Supplied information
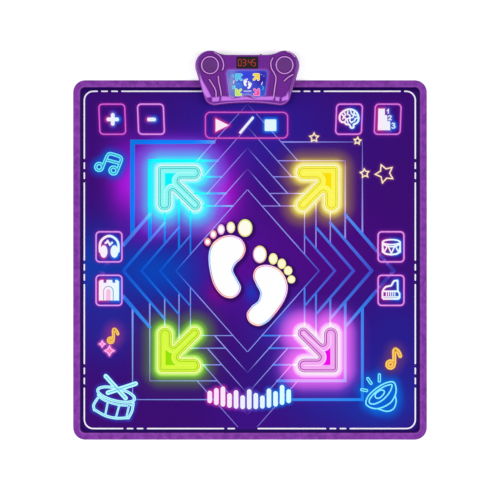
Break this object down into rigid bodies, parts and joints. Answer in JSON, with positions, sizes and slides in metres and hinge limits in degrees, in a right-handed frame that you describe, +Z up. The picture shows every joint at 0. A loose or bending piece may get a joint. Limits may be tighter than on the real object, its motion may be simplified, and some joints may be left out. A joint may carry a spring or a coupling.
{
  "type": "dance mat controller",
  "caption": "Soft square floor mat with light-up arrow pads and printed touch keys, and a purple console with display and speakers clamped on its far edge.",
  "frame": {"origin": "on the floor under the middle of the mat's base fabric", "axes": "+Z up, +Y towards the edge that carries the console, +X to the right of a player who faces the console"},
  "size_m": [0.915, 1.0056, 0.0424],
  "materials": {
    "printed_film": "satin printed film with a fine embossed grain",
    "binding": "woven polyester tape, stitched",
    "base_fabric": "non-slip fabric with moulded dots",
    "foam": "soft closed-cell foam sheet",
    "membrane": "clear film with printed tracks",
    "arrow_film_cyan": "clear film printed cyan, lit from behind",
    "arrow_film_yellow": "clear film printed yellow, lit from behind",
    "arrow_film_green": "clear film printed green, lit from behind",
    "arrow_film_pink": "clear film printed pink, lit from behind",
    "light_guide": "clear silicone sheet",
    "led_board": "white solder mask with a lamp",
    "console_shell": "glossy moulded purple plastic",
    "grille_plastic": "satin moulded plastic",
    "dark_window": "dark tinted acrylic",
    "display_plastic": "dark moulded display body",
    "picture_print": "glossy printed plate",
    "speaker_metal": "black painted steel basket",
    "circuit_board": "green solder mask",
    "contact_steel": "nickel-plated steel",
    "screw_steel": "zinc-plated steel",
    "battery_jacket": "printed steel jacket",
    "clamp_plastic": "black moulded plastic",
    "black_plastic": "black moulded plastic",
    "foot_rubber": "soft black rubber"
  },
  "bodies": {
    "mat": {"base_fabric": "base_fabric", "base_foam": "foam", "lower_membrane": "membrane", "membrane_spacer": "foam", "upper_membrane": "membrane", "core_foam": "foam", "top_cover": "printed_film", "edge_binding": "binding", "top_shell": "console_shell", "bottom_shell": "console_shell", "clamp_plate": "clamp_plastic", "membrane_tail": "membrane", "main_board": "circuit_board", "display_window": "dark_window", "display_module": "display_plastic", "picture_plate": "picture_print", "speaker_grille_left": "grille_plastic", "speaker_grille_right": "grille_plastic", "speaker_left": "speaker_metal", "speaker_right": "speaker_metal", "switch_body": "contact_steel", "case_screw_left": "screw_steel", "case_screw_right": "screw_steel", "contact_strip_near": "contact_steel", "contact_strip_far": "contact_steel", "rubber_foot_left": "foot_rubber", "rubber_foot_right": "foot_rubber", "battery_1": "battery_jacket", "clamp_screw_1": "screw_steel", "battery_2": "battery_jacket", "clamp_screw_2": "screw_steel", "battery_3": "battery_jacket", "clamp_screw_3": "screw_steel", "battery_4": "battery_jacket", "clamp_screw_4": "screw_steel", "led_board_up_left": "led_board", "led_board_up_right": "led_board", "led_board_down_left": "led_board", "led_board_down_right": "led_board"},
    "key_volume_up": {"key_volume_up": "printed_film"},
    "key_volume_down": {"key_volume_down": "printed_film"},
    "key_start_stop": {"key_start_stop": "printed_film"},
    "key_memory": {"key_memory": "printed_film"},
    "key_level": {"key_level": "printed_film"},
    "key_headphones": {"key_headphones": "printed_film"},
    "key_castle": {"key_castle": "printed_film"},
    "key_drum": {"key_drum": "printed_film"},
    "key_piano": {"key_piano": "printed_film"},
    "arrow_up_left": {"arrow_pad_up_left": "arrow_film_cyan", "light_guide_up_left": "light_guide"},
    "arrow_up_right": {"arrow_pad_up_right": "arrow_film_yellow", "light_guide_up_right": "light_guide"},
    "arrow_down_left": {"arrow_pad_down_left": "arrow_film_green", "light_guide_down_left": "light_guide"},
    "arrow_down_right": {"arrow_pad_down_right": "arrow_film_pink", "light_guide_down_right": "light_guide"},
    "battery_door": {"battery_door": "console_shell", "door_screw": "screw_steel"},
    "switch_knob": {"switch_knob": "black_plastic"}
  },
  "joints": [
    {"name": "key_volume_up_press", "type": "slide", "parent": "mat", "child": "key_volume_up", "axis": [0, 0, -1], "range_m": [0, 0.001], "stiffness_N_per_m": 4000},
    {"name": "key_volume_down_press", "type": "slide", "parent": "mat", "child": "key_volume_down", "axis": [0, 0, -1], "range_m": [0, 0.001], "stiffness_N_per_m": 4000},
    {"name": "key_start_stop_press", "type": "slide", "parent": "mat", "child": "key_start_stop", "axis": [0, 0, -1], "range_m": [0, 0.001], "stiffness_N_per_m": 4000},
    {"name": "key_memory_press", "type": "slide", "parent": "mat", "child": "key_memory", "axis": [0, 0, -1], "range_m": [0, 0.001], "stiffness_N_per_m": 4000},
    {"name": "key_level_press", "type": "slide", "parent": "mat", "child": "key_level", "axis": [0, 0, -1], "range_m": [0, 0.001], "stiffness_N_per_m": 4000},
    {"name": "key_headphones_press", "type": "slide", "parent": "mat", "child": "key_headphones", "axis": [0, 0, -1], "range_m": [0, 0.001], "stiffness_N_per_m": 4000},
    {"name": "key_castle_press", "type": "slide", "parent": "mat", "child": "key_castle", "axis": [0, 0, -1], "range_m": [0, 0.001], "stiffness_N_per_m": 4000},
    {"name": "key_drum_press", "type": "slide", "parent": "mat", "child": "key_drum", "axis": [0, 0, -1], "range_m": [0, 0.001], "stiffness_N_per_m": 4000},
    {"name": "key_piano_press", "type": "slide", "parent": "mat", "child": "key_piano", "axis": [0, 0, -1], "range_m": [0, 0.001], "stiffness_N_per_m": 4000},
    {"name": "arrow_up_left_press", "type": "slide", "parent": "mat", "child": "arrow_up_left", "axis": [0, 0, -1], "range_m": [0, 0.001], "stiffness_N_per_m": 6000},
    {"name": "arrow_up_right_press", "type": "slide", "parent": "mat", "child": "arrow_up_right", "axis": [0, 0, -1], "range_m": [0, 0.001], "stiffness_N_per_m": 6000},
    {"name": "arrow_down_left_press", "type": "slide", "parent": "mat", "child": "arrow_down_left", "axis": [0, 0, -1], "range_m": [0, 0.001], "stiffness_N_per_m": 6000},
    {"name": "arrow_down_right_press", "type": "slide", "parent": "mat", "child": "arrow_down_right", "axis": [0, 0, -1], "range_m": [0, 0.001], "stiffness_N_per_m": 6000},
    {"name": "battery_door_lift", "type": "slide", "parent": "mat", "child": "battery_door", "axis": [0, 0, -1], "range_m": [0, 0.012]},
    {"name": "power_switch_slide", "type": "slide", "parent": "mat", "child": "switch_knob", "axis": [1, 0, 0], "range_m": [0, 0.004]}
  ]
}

What is being asked
In the data above, tally the lines holding "bodies" and answer with the figure only.

Complete output
2